> [Task statement] Retype everything from the line that contains "for name, solid" down to the line that contains "AIR_STRENGTH = 0.05", inclusive, without altering or adding anything.

> [Recorded information]
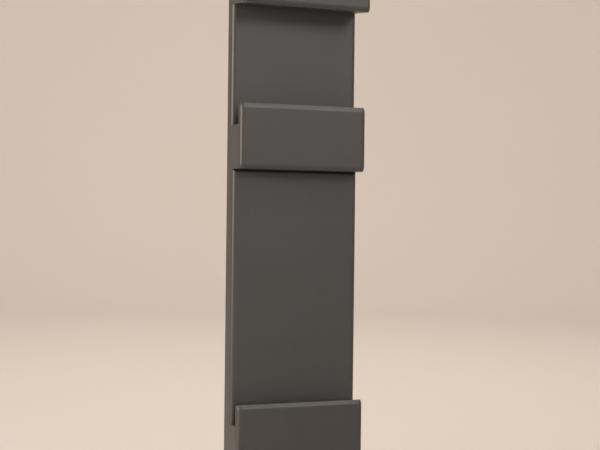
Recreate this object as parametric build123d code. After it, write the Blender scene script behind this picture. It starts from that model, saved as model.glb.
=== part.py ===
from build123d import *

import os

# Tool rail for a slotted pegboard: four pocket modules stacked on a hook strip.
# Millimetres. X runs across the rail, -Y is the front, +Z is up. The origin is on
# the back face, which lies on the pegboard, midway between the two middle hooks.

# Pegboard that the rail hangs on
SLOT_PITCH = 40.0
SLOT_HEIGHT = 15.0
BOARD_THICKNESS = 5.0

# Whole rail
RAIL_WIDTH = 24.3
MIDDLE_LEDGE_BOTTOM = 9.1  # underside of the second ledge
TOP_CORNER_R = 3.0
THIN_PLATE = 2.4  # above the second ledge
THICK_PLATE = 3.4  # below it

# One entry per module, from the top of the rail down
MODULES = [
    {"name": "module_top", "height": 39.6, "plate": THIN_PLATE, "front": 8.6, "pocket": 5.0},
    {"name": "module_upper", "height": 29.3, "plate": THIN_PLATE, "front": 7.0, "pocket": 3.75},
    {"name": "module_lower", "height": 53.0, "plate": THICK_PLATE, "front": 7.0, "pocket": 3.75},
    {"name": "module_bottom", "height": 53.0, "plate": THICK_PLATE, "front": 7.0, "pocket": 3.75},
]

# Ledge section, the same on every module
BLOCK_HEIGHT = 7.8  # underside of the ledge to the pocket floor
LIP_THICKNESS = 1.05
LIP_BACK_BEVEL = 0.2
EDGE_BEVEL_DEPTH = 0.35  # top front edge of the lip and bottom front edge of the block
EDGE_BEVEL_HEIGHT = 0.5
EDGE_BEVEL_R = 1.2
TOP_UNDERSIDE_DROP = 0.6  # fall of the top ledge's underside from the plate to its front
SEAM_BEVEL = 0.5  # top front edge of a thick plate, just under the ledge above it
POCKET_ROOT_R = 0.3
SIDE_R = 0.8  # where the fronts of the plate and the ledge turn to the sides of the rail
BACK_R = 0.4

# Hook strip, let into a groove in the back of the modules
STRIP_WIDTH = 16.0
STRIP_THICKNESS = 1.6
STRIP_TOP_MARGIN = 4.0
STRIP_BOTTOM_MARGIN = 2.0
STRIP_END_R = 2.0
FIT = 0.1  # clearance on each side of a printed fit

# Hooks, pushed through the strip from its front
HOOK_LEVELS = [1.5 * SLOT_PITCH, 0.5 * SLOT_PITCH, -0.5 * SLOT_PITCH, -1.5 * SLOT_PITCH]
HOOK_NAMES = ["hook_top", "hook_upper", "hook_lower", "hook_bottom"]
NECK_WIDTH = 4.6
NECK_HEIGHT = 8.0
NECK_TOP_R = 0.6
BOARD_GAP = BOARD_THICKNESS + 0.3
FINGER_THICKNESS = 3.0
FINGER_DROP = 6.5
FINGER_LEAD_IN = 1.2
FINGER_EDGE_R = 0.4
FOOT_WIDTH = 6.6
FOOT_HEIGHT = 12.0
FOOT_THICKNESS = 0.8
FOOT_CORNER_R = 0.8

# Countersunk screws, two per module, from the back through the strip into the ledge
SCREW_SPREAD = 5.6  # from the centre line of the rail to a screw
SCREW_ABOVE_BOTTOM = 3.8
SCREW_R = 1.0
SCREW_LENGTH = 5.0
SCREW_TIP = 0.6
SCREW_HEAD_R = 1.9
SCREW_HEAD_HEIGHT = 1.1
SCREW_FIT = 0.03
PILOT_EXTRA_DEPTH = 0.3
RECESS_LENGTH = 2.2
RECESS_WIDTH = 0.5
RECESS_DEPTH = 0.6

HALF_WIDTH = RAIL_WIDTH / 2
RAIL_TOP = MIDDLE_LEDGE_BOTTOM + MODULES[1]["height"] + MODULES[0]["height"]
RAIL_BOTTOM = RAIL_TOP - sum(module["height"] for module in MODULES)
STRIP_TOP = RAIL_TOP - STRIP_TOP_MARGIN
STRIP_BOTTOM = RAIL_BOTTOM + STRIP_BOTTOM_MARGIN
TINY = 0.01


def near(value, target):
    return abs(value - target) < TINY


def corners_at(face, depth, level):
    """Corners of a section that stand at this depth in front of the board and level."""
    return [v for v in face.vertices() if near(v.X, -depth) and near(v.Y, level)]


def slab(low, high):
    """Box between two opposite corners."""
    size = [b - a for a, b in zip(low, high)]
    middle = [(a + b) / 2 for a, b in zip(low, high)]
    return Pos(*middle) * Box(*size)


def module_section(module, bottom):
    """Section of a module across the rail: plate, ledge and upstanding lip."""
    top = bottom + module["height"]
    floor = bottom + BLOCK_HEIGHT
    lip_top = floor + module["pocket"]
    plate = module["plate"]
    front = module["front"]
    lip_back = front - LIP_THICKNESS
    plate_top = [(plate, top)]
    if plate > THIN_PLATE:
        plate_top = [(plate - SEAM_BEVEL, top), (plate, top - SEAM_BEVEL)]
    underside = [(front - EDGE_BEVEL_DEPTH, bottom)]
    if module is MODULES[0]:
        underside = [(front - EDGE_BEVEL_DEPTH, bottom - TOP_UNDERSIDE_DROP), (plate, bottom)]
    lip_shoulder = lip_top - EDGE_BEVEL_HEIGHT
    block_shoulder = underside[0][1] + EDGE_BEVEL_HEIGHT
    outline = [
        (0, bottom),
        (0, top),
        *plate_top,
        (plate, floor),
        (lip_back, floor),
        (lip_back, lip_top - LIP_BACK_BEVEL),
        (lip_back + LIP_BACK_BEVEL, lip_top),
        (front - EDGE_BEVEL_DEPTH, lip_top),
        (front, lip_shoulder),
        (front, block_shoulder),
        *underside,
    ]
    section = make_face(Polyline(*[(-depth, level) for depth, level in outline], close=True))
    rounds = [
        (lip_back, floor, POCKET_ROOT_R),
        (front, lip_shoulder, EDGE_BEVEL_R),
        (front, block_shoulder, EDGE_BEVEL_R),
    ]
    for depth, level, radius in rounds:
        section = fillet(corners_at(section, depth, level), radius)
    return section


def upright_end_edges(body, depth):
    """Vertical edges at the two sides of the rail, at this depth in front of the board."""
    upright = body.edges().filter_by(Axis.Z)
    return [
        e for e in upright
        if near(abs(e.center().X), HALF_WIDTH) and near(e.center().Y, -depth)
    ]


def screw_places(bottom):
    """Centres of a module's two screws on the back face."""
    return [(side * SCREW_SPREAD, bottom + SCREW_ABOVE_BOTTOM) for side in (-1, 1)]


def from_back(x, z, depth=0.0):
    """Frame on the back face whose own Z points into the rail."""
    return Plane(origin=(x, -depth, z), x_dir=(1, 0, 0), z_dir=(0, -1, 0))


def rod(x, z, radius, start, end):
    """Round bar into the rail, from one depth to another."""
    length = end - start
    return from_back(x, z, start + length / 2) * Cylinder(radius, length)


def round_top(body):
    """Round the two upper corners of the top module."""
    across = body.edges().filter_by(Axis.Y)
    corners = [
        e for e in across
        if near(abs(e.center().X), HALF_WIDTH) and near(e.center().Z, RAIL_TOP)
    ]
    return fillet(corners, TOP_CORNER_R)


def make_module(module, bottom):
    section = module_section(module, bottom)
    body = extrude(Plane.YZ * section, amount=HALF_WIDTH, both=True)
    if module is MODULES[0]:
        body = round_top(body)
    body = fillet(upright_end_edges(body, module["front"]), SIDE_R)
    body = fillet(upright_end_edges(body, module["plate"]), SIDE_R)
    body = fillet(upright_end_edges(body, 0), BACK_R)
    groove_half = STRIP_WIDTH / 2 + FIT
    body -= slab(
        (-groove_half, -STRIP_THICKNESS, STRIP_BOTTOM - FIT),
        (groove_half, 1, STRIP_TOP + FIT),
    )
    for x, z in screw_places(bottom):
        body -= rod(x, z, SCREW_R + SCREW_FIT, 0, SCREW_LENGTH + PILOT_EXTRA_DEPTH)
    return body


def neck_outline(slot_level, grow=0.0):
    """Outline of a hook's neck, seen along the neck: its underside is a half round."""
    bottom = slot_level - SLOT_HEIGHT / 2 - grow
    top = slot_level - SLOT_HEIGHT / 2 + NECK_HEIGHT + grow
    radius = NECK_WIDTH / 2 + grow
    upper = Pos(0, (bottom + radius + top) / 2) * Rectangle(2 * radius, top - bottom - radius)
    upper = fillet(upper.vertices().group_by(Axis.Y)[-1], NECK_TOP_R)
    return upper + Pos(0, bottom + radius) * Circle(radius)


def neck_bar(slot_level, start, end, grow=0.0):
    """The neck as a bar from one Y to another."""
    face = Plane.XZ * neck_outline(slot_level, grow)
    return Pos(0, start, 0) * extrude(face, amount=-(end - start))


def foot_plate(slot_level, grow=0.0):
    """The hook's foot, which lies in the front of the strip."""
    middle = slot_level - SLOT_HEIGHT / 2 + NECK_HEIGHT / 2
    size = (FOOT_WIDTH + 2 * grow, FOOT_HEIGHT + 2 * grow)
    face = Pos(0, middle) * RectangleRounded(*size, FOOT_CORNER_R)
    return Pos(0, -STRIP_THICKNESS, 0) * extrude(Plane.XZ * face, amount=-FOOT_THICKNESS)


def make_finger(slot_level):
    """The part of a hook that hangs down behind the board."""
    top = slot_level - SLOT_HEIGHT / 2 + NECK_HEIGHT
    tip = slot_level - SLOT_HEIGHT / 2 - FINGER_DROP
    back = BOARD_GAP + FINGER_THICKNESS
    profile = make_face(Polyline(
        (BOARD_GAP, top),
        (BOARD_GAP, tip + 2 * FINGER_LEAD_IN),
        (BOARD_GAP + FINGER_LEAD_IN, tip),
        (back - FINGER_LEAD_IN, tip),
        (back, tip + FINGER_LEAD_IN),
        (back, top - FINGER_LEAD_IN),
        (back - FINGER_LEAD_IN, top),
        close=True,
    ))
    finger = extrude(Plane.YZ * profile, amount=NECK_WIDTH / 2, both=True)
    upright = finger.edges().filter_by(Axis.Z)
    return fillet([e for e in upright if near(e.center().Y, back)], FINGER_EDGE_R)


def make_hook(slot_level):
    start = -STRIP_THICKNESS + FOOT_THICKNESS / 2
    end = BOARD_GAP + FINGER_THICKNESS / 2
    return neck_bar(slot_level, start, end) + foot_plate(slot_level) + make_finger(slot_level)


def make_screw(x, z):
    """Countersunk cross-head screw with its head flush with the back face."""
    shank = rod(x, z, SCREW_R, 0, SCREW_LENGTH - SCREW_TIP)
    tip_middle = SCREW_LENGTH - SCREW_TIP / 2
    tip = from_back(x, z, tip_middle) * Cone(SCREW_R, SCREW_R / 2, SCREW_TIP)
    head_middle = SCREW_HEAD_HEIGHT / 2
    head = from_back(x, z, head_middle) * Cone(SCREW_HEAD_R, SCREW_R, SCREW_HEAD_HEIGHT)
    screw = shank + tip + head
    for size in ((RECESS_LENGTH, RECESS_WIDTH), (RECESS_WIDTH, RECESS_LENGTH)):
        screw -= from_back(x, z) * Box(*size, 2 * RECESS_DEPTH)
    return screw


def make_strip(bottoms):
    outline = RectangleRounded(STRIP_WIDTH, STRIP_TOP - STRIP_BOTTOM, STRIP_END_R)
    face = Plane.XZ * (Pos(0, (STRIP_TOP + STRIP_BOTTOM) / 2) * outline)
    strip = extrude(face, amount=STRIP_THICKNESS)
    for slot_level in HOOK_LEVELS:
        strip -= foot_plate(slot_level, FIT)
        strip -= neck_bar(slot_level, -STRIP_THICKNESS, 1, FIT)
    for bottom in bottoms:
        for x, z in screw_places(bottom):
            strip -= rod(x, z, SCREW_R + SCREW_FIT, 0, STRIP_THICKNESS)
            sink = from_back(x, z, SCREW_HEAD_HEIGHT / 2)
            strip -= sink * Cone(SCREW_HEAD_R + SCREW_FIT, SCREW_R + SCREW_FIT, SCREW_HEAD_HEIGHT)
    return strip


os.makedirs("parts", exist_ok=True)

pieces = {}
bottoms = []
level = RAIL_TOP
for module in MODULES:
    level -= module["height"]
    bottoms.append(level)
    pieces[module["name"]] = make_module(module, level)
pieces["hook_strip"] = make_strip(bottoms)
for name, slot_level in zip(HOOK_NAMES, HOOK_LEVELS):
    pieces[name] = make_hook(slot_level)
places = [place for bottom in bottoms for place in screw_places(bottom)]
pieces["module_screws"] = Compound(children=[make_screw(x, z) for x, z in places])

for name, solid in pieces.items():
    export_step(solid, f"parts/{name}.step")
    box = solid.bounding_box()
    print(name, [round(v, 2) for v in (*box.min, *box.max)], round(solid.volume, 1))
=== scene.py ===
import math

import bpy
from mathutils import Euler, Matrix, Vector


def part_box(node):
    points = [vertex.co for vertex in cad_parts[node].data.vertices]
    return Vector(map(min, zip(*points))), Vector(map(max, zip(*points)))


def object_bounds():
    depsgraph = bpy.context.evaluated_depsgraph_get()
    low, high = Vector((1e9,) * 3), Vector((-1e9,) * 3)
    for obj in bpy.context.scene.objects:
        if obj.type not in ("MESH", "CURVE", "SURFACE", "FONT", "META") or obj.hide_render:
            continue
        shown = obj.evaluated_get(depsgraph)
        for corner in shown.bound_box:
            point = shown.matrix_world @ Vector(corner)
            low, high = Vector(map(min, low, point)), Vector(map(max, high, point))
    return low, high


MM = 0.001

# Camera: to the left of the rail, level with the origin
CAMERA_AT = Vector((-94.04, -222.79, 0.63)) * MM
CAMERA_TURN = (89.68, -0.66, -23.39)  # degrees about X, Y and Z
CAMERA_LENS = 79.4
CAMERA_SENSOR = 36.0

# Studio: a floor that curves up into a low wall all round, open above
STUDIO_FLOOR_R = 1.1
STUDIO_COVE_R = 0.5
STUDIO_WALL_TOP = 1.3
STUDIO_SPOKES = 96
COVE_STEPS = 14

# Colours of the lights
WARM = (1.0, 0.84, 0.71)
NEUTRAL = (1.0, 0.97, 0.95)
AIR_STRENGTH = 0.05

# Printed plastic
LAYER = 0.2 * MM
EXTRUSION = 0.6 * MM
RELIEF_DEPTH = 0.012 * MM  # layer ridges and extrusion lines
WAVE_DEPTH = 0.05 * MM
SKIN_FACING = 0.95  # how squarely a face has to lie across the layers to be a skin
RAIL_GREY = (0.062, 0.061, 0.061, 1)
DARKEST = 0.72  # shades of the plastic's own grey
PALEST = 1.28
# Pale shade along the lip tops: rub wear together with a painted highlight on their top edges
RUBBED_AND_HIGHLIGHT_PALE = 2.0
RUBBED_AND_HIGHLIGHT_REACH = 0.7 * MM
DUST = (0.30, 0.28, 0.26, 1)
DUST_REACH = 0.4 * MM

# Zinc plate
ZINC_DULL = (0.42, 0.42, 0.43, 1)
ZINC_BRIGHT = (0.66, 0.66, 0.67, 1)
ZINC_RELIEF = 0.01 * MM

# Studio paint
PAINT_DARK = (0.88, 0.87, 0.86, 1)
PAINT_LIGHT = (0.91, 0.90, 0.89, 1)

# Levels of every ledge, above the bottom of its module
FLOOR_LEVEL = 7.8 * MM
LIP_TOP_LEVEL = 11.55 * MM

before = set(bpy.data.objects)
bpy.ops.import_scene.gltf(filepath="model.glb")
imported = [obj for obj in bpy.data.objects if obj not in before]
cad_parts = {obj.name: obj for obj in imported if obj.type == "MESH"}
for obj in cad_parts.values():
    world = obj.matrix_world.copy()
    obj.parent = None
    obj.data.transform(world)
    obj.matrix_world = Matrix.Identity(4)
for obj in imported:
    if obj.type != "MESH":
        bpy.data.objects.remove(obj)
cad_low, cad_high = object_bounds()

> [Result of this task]
for name, solid in pieces.items():
    export_step(solid, f"parts/{name}.step")
    box = solid.bounding_box()
    print(name, [round(v, 2) for v in (*box.min, *box.max)], round(solid.volume, 1))
=== scene.py ===
import math

import bpy
from mathutils import Euler, Matrix, Vector


def part_box(node):
    points = [vertex.co for vertex in cad_parts[node].data.vertices]
    return Vector(map(min, zip(*points))), Vector(map(max, zip(*points)))


def object_bounds():
    depsgraph = bpy.context.evaluated_depsgraph_get()
    low, high = Vector((1e9,) * 3), Vector((-1e9,) * 3)
    for obj in bpy.context.scene.objects:
        if obj.type not in ("MESH", "CURVE", "SURFACE", "FONT", "META") or obj.hide_render:
            continue
        shown = obj.evaluated_get(depsgraph)
        for corner in shown.bound_box:
            point = shown.matrix_world @ Vector(corner)
            low, high = Vector(map(min, low, point)), Vector(map(max, high, point))
    return low, high


MM = 0.001

# Camera: to the left of the rail, level with the origin
CAMERA_AT = Vector((-94.04, -222.79, 0.63)) * MM
CAMERA_TURN = (89.68, -0.66, -23.39)  # degrees about X, Y and Z
CAMERA_LENS = 79.4
CAMERA_SENSOR = 36.0

# Studio: a floor that curves up into a low wall all round, open above
STUDIO_FLOOR_R = 1.1
STUDIO_COVE_R = 0.5
STUDIO_WALL_TOP = 1.3
STUDIO_SPOKES = 96
COVE_STEPS = 14

# Colours of the lights
WARM = (1.0, 0.84, 0.71)
NEUTRAL = (1.0, 0.97, 0.95)
AIR_STRENGTH = 0.05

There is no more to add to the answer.